Eli Lilly Seeks Agreement with U.K. Government to Raise Prices for Medicines: Report
Key Takeaways
- •Lilly seeks higher NHS drug prices and rebate reforms
- •Current VPAG rebates now 25‑33% of revenues, up from 5%
- •Potential price hikes could affect UK launch and manufacturing decisions
- •Outcomes‑based pricing may tie reimbursement to patient work‑return
Summary
Eli Lilly is negotiating with the U.K. government to raise NHS drug prices and overhaul the Voluntary Scheme for Branded Medicines Pricing, Access and Growth (VPAG). The company argues that current rebate rates of 25‑33% of revenues are unsustainable and threaten future investment, launch, and manufacturing decisions. Lilly also proposes outcomes‑based pricing models, linking reimbursement to patient health and work‑return metrics. Negotiations are ongoing, with officials hopeful for an agreement by summer 2026.
Pulse Analysis
The United Kingdom’s drug‑pricing framework has become a flashpoint for the pharma sector, with the Voluntary Scheme for Branded Medicines Pricing, Access and Growth (VPAG) demanding rebates that now consume a quarter to a third of branded‑drug revenues. This steep escalation—from roughly 5% in 2021 to 25‑33% today—has squeezed profit margins and prompted companies to reassess the commercial viability of the market. Policymakers argue that the scheme protects the NHS budget, yet industry leaders contend it undermines the country’s ambition to be a hub for life‑science innovation.
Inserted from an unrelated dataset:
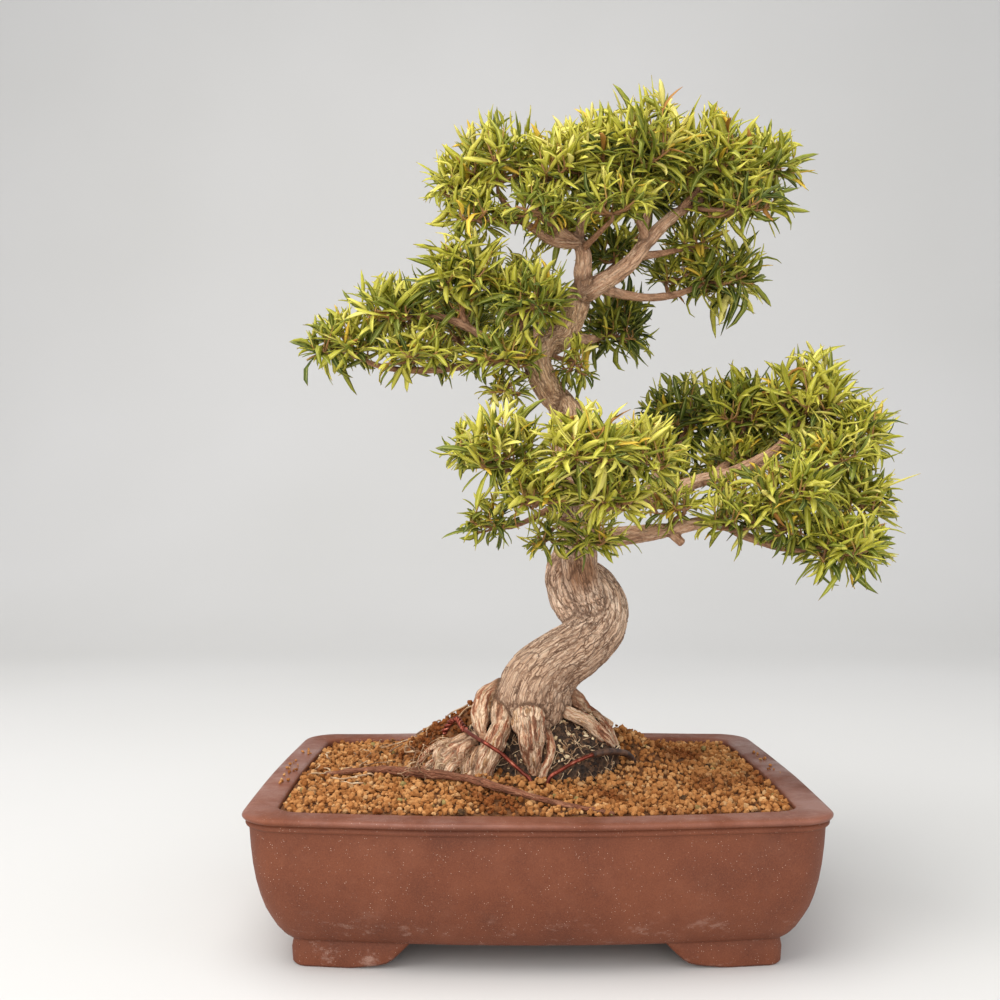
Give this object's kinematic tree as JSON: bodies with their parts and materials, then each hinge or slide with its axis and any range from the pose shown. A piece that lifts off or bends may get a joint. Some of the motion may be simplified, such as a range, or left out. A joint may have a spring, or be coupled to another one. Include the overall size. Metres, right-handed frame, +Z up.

Eli Lilly’s latest push exemplifies the growing tension. The firm is urging the Department of Health and Social Care to adopt regular price increases for NHS‑listed medicines and to phase out key VPAG components. In parallel, Lilly is exploring outcomes‑based pricing, where reimbursement for therapies such as its anti‑obesity drug Mounjaro would depend on measurable patient benefits, including return to work. The company’s 170% price hike for Mounjaro in 2025 illustrates its willingness to test price flexibility when market access is at stake. Other major players, from AstraZeneca to GSK, have voiced similar concerns, citing recent withdrawals of multi‑hundred‑million‑dollar investments.
The stakes extend beyond individual contracts. If the UK adopts a more balanced pricing regime, it could revive stalled R&D pipelines, safeguard jobs in manufacturing, and maintain the NHS’s access to cutting‑edge treatments. Conversely, a stalemate may drive firms to prioritize markets with clearer profit pathways, eroding the UK’s competitive edge in the global pharma landscape. Stakeholders will be watching the summer negotiations closely, as the outcome will likely set a precedent for how high‑income economies reconcile public‑health budgets with the financial realities of drug development.